→ Exercise objective
Each record below is to be reproduced without any change.

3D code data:

--- start ---

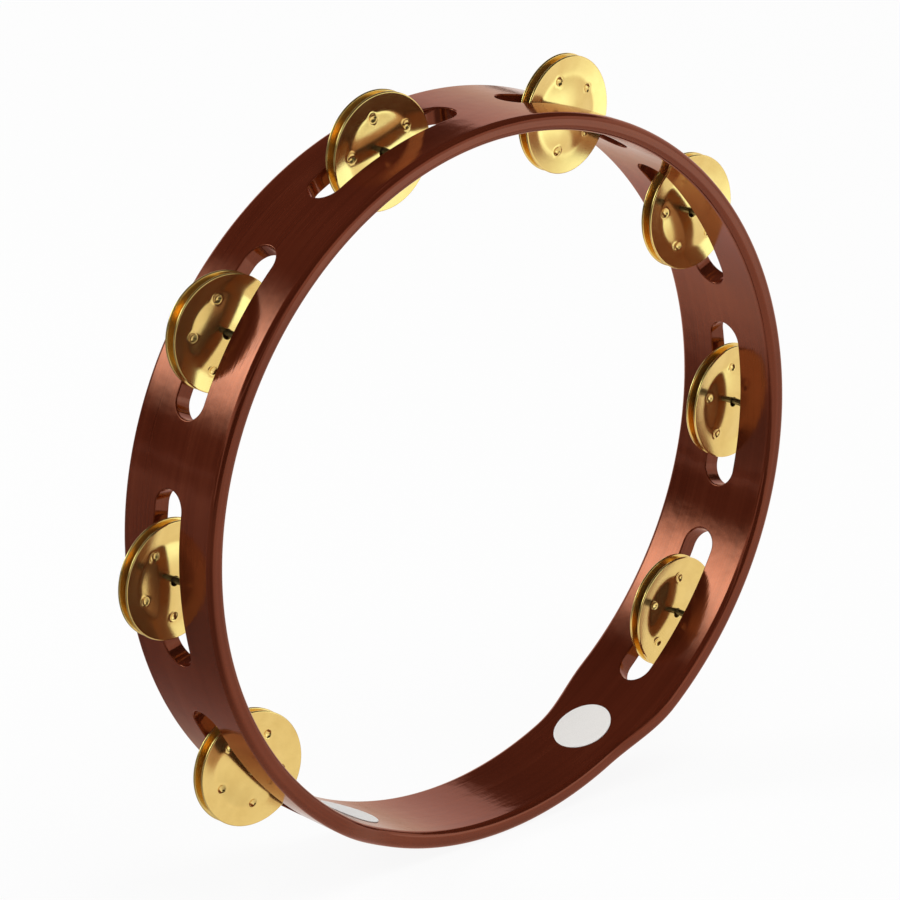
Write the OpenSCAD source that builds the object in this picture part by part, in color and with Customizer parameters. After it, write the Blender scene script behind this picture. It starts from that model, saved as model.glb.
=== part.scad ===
// Tambourine: a bent wooden hoop with no drumhead, eight pairs of brass jingles on steel pins
// and a narrowed hand grip.
// The hoop stands upright with its axis along Y, its front towards -Y and the grip at the bottom.
// The origin is the middle of the wood in the middle of the grip.

/* [Hoop] */
// Outside diameter of the hoop
hoop_d = 254; // [250:1:260]
// Depth of the hoop, from its front edge to its rear edge
hoop_depth = 45.6; // [44:0.2:50]
// Thickness of the bent wood
wall_t = 6.1; // [5.8:0.1:7]
// Radius of the rounded edges
edge_r = 2.3; // [1.5:0.1:2.6]

/* [Hand grip] */
// How far each edge is cut in along the grip
grip_cut = 4.4; // [2:0.1:5]
// Half of the angle over which the grip keeps its narrow depth
grip_half_angle = 23; // [18:1:25]
// Angle over which each end of the grip widens again
grip_ramp_angle = 14; // [10:1:16]

/* [Slots] */
// Number of jingle slots, one pair of jingles in each
slots = 8; // [4:2:8]
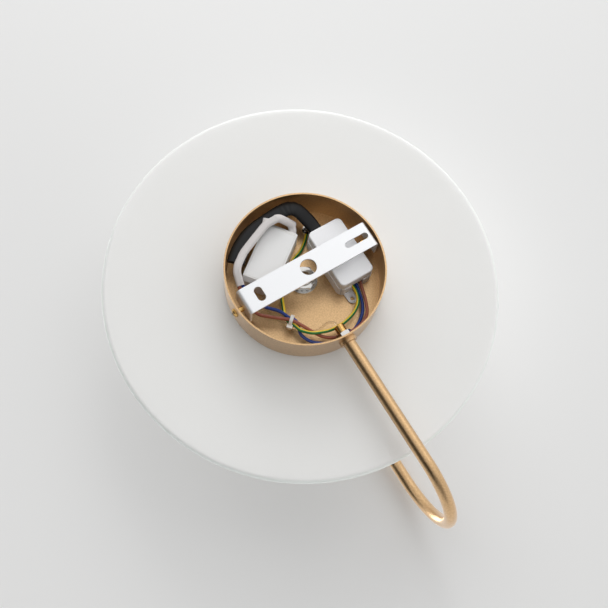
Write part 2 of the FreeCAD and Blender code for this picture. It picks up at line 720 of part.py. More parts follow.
def head_parts():
    """Heat sink with a skirt down to the closed end, board, chips, screws and a clipped-in diffuser."""
    inner = "head_radius - head_skin - fit_play"
    closed = "head_front - head_skin"
    plate = "sink_back + sink_height"
    sink = turned("heat_sink", [
        (0, "- sink_back"), (inner, "- sink_back"), (inner, minus(closed)),
        (inner + " - sink_skirt", minus(closed)), (inner + " - sink_skirt", minus(plate)), (0, minus(plate))])
    doc.recompute()
    gate = new_sketch(sink, "XY_Plane")
    add_loop(gate, [(-7.5, minus(plate)), (7.5, minus(plate)), (7.5, minus(closed + " + 1")),
                    (-7.5, minus(closed + " + 1"))])
    pocket(sink, gate, "head_radius + 2")
    drill_board(sink)
    node("heat_sink", sink)
    board_back = "sink_back - board_height"
    board = ring("led_board", 0.01, "board_radius", board_back, "sink_back")
    doc.recompute()
    drill_board(board)
    node("led_board", board)
    chips = new_body("led_chips")
    faces = new_sketch(chips, "XZ_Plane", board_back + " - chip_height")
    for index in range(8):
        angle = math.radians(22.5 + 45 * index)
        add_circle(faces, "chip_ring * %.5f" % math.cos(angle),
                   "chip_ring * %.5f" % math.sin(angle), "chip_radius")
    pad(chips, faces, "chip_height")
    node("led_chips", chips)
    screws = new_body("board_screws")
    heads = new_sketch(screws, "XZ_Plane", board_back + " - 1.5")
    shanks = new_sketch(screws, "XZ_Plane", board_back + " - 0.1")
    for side in ("", "- "):
        add_circle(heads, side + "chip_ring * 1.5", 0, 2.4)
        add_circle(shanks, side + "chip_ring * 1.5", 0, 1.25)
    pad(screws, heads, 1.5)
    pad(screws, shanks, "board_height + sink_height - 0.1")
    node("board_screws", screws)
    skirt = "head_radius - head_skin - fit_play - diffuser_skirt"
    shade_face = "diffuser_back + diffuser_height"
    shade = turned("head_diffuser", [
        (0, "- diffuser_back"), (inner, "- diffuser_back"), (inner, "- sink_back"), (skirt, "- sink_back"),
        (skirt, minus(shade_face)), (0, minus(shade_face))])
    dress(shade, "Fillet", 0.8, lambda edge, middle: abs(middle.y + number("diffuser_back")) < 0.01
          and math.hypot(middle.x, middle.z) > number(inner) - 0.1)
    node("head_diffuser", shade)


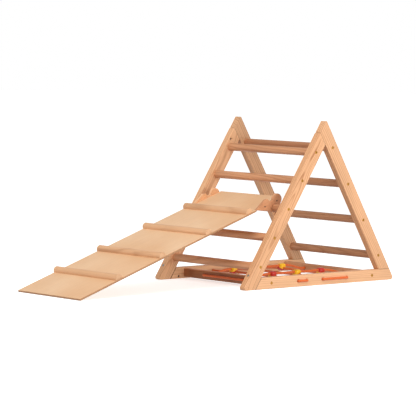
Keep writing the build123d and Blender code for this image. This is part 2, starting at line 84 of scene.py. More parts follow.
# ---- shader building blocks ----
class Shader:
    """One material, with a short way of adding linked nodes."""

    def __init__(self, name):
        self.material = bpy.data.materials.new(name)
        self.material.use_nodes = True
        self.tree = self.material.node_tree
        self.tree.nodes.clear()
        self.surface = self.add("ShaderNodeBsdfPrincipled")
        output = self.tree.nodes.new("ShaderNodeOutputMaterial")
        self.tree.links.new(self.surface.outputs["BSDF"], output.inputs["Surface"])

    def add(self, kind, inputs=None, **settings):
        node = self.tree.nodes.new(kind)
        for key, value in settings.items():
            setattr(node, key, value)
        for key, value in (inputs or {}).items():
            self.feed(node.inputs[key], value)
        return node

    def feed(self, socket, value):
        if isinstance(value, bpy.types.NodeSocket):
            self.tree.links.new(value, socket)
        else:
            socket.default_value = value

    def math(self, operation, first, second=0.0, third=0.0):
        node = self.add("ShaderNodeMath", {0: first, 1: second, 2: third}, operation=operation)
        return node.outputs[0]

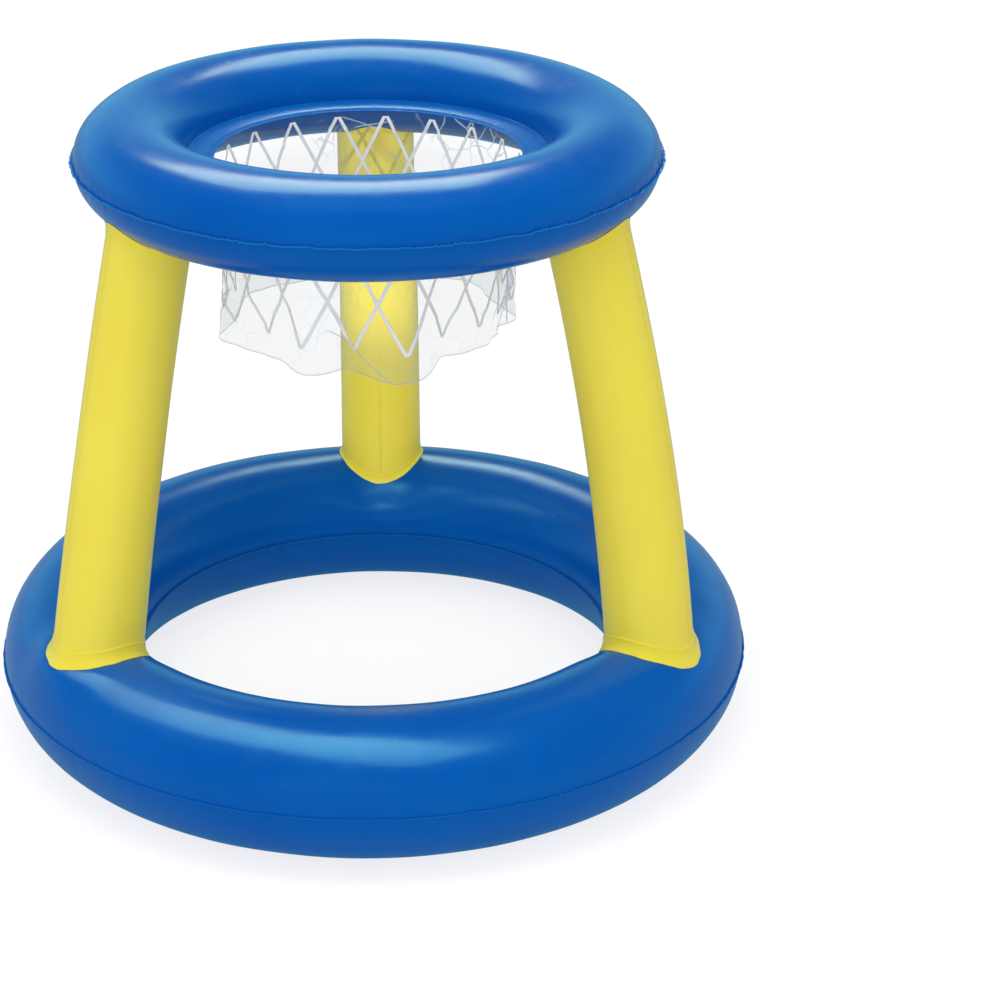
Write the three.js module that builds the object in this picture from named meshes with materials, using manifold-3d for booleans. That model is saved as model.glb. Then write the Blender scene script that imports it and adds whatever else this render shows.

--- end ---

→ Final result
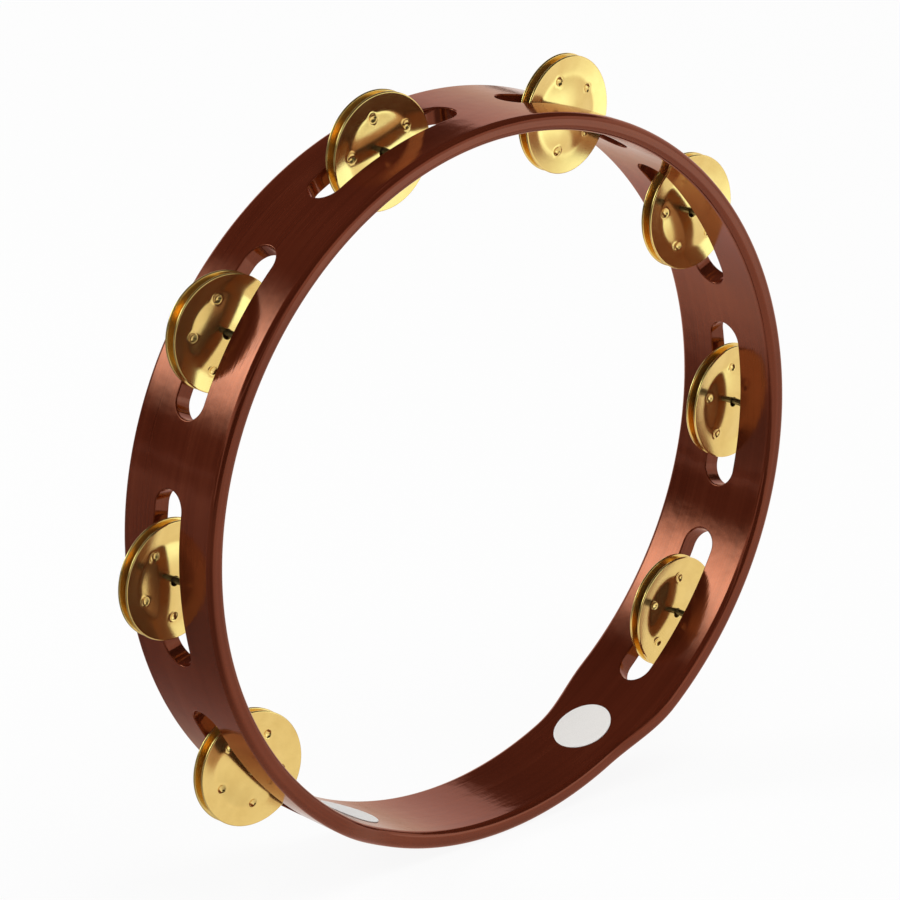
Write the OpenSCAD source that builds the object in this picture part by part, in color and with Customizer parameters. After it, write the Blender scene script behind this picture. It starts from that model, saved as model.glb.
=== part.scad ===
// Tambourine: a bent wooden hoop with no drumhead, eight pairs of brass jingles on steel pins
// and a narrowed hand grip.
// The hoop stands upright with its axis along Y, its front towards -Y and the grip at the bottom.
// The origin is the middle of the wood in the middle of the grip.

/* [Hoop] */
// Outside diameter of the hoop
hoop_d = 254; // [250:1:260]
// Depth of the hoop, from its front edge to its rear edge
hoop_depth = 45.6; // [44:0.2:50]
// Thickness of the bent wood
wall_t = 6.1; // [5.8:0.1:7]
// Radius of the rounded edges
edge_r = 2.3; // [1.5:0.1:2.6]

/* [Hand grip] */
// How far each edge is cut in along the grip
grip_cut = 4.4; // [2:0.1:5]
// Half of the angle over which the grip keeps its narrow depth
grip_half_angle = 23; // [18:1:25]
// Angle over which each end of the grip widens again
grip_ramp_angle = 14; // [10:1:16]

/* [Slots] */
// Number of jingle slots, one pair of jingles in each
slots = 8; // [4:2:8]
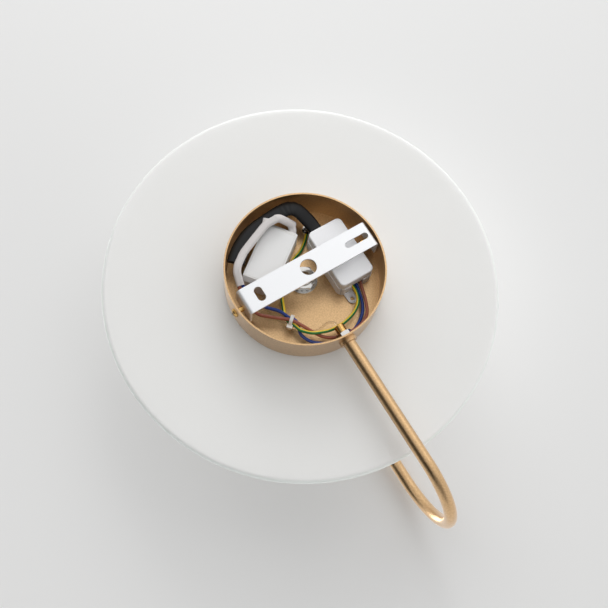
Write part 2 of the FreeCAD and Blender code for this picture. It picks up at line 720 of part.py. More parts follow.
def head_parts():
    """Heat sink with a skirt down to the closed end, board, chips, screws and a clipped-in diffuser."""
    inner = "head_radius - head_skin - fit_play"
    closed = "head_front - head_skin"
    plate = "sink_back + sink_height"
    sink = turned("heat_sink", [
        (0, "- sink_back"), (inner, "- sink_back"), (inner, minus(closed)),
        (inner + " - sink_skirt", minus(closed)), (inner + " - sink_skirt", minus(plate)), (0, minus(plate))])
    doc.recompute()
    gate = new_sketch(sink, "XY_Plane")
    add_loop(gate, [(-7.5, minus(plate)), (7.5, minus(plate)), (7.5, minus(closed + " + 1")),
                    (-7.5, minus(closed + " + 1"))])
    pocket(sink, gate, "head_radius + 2")
    drill_board(sink)
    node("heat_sink", sink)
    board_back = "sink_back - board_height"
    board = ring("led_board", 0.01, "board_radius", board_back, "sink_back")
    doc.recompute()
    drill_board(board)
    node("led_board", board)
    chips = new_body("led_chips")
    faces = new_sketch(chips, "XZ_Plane", board_back + " - chip_height")
    for index in range(8):
        angle = math.radians(22.5 + 45 * index)
        add_circle(faces, "chip_ring * %.5f" % math.cos(angle),
                   "chip_ring * %.5f" % math.sin(angle), "chip_radius")
    pad(chips, faces, "chip_height")
    node("led_chips", chips)
    screws = new_body("board_screws")
    heads = new_sketch(screws, "XZ_Plane", board_back + " - 1.5")
    shanks = new_sketch(screws, "XZ_Plane", board_back + " - 0.1")
    for side in ("", "- "):
        add_circle(heads, side + "chip_ring * 1.5", 0, 2.4)
        add_circle(shanks, side + "chip_ring * 1.5", 0, 1.25)
    pad(screws, heads, 1.5)
    pad(screws, shanks, "board_height + sink_height - 0.1")
    node("board_screws", screws)
    skirt = "head_radius - head_skin - fit_play - diffuser_skirt"
    shade_face = "diffuser_back + diffuser_height"
    shade = turned("head_diffuser", [
        (0, "- diffuser_back"), (inner, "- diffuser_back"), (inner, "- sink_back"), (skirt, "- sink_back"),
        (skirt, minus(shade_face)), (0, minus(shade_face))])
    dress(shade, "Fillet", 0.8, lambda edge, middle: abs(middle.y + number("diffuser_back")) < 0.01
          and math.hypot(middle.x, middle.z) > number(inner) - 0.1)
    node("head_diffuser", shade)


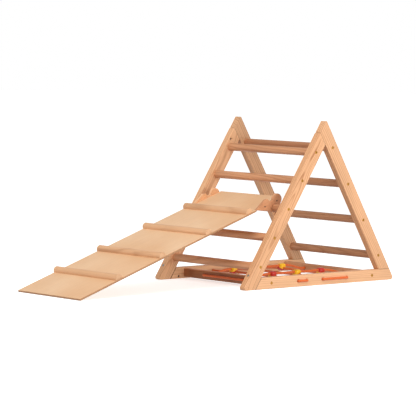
Keep writing the build123d and Blender code for this image. This is part 2, starting at line 84 of scene.py. More parts follow.
# ---- shader building blocks ----
class Shader:
    """One material, with a short way of adding linked nodes."""

    def __init__(self, name):
        self.material = bpy.data.materials.new(name)
        self.material.use_nodes = True
        self.tree = self.material.node_tree
        self.tree.nodes.clear()
        self.surface = self.add("ShaderNodeBsdfPrincipled")
        output = self.tree.nodes.new("ShaderNodeOutputMaterial")
        self.tree.links.new(self.surface.outputs["BSDF"], output.inputs["Surface"])

    def add(self, kind, inputs=None, **settings):
        node = self.tree.nodes.new(kind)
        for key, value in settings.items():
            setattr(node, key, value)
        for key, value in (inputs or {}).items():
            self.feed(node.inputs[key], value)
        return node

    def feed(self, socket, value):
        if isinstance(value, bpy.types.NodeSocket):
            self.tree.links.new(value, socket)
        else:
            socket.default_value = value

    def math(self, operation, first, second=0.0, third=0.0):
        node = self.add("ShaderNodeMath", {0: first, 1: second, 2: third}, operation=operation)
        return node.outputs[0]

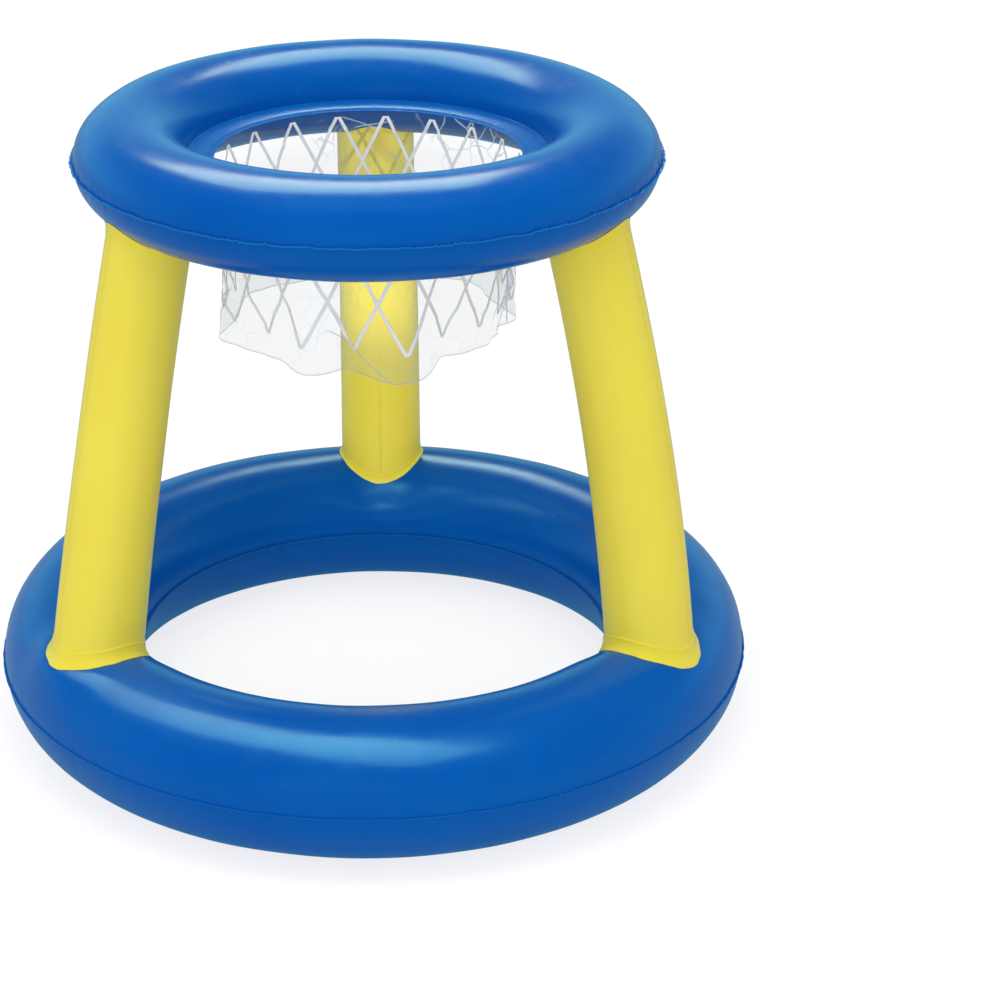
Write the three.js module that builds the object in this picture from named meshes with materials, using manifold-3d for booleans. That model is saved as model.glb. Then write the Blender scene script that imports it and adds whatever else this render shows.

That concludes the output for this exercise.